Кто скажет, что пустынник – личность менее зрелая и стойкая, чем поборник кантовского просвещенчества? Просто просветленность духа – плод долгого духовного пути и рефлексии, обращенной не на себя, а на преодоление себя и, следовательно, на свое отношение к миру. Это свойство умудренной и нравственно-взыскательной души, пережившей «превосхождение ума» и полностью открывшейся бытию, преисполненной любви к миру, если понимать любовь как бдение согласно изречению Сведенборга: «Любовь никогда не спит». Мир расцветает в пустоте любящего, в уединении бдящего сердца, которое сотворило, со-зиждило себя тем, что опустошилось, разделалось с собой и в неуловимый миг самоотсутствия предоставило всему свободу быть. Да, мир всем обязан вечноотсутствующему подвигу самооставления…

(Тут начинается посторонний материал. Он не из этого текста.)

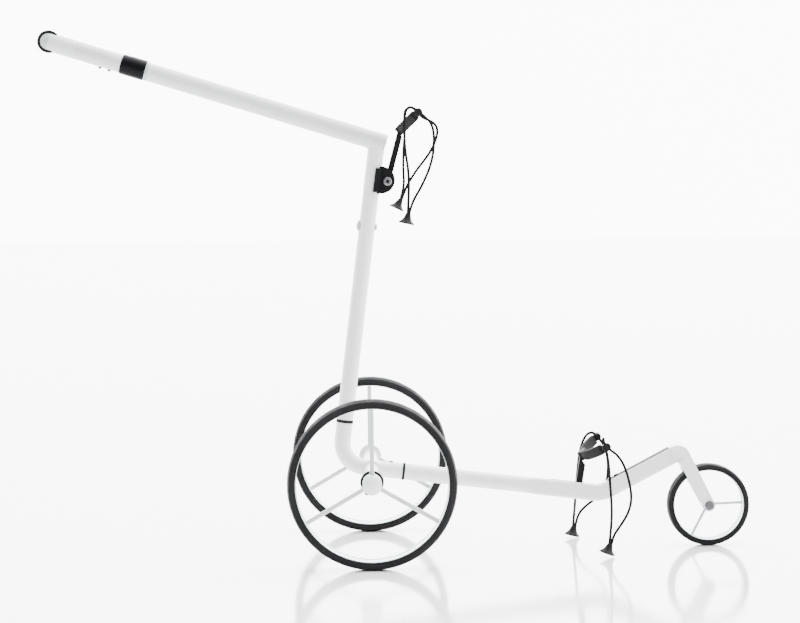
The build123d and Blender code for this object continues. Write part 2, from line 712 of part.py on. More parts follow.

Просветление возвращает к неизбывному постоянству, великой обыденности жизни. Оттого подвижничество пустынника есть, собственно, культивирование неподвижности как архетипического жеста, символа, или, говоря языком восточных традиций, «материнской формы» всех движений: сидячая медитация в буддизме, столпничество в восточном христианстве. Оттого же в Евразии мистические тайны духа, «небесное откровение» – часть быта и тем более политики. Такова, повторим, реальность живого тела, предел одухотворенной чувствительности, т. е. дух, наполнивший собой мир и обращающий все «слишком человеческое» в мертвые следы духовного преображения. Евразия просто не может не быть миром забытых культур и развалин давно опустевших городов.